Tuesday 19 April 2011

Truth or consequence

I got a phone call from the doctor's office today asking me to attend an urgent consultation. I had a blood test done on saturday and the results were in. The last time the doc called me back was when I was diagnosed with diabetes 12 months ago. I  had been down last week really really ill from what I thought was a virus that had been going around. I had never been so sick in my life. As it turned out, my liver had flared up and the enzine readings were extremely high. I think these enzine readings are associated with such things as tumours, nodules etc, which could mean that I have a tumor of some description. Given that I have cirrohssis of the liver, there is a high possibility that one of the cirohssed nodules may have turned on me. It is easy to think that the cirrohsis relates to my drinking days, but it is not. I have been sober way too long to have it now. Even if I had some cirohsis when I put down the drink, it would have healed by now.
What happened to me back in 1990 when I gave birth to my son was I believe the contributing factor. The arrogance and ego of medical staff that they knew better, nearly cost me my life. The dam doctor had failed to recognise that my afterbirth had noot discharged and as a result i lost over three quarters of my entire blood supply. Poor ray was running around the hospital trying to get someone to take a look at me in which he was brushed off as a neurotic new father. On the third attempt he managed to get a doctor who was doing his morning rounds. The doctor had initially refused on the grounds that I was not his patient. Out of sheer frustration, ray grabbed this doctor by the scruff of the neck and demanded that he look at me. As the doctor stormed off in the direction of my room he muttered " I bet there is nothing wrong." When he entered my room he gasped in shock spun on his heel and went screaming down the corridor to raise the alarm.

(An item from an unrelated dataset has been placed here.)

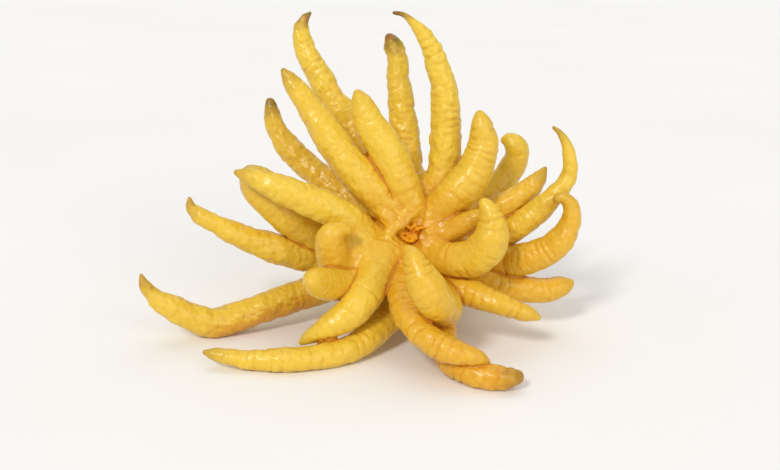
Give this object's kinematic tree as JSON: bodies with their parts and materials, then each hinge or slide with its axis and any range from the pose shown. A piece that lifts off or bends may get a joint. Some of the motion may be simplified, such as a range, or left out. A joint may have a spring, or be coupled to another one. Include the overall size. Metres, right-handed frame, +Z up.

To cut a long storu short I was taken to surgery where a curette was performed, but I also believe a blood transfusion was also done without my knowledge or consent. When I began looking into this I found that there were 6 units of blood next to my name. The file is not matching up to my son's birth certificate. My medicare file has been falsified and according to the hospital I was not transfused despite the fact that there was a problem with blood that was infected with the hep c virus at the time and it just so happened to be the same strand that I had. There is every indication that there many others that have been infected also. Might I add they had not implemented the testing of patients or blood despite the laws already having been put into place.

Whether or not this will ever be investigated I don't know. I at one point sent hundreds of letters out stating that the gosford hospital had infected me with the hep c virus through faulty blood products. I recieved a phone call from the then ceo john blackwell who said that we know it is you that is sending out the letter. he added "we may have to take action against you." I laughed at him and said "yeah you may have to." I explained the descrepencies that I have found with the hospital file and went for a round the table meeting with senior executives of the hospital. For some ungodly reason they think that I am a dumbass and that I will simply take their word on things. Yeah right, as if they are going to admit to anything.
I have testafied as senate enquiries, written to  politicians, and media to no avail. whether I will get any justice in this situation willyet to be seen. I couldn't have any more children, my health has been seriously undermined and it has affected my working capacity. It seems that I may have told the truth but I am suffering the consequences for having done this. I often say that being honest in a dishonest world is very hard. I can only speak my truth even if I can't change the circumstances or events. I can only pray that whatever is going on with the liver at present is nothing to worry about, it is in gods hands now.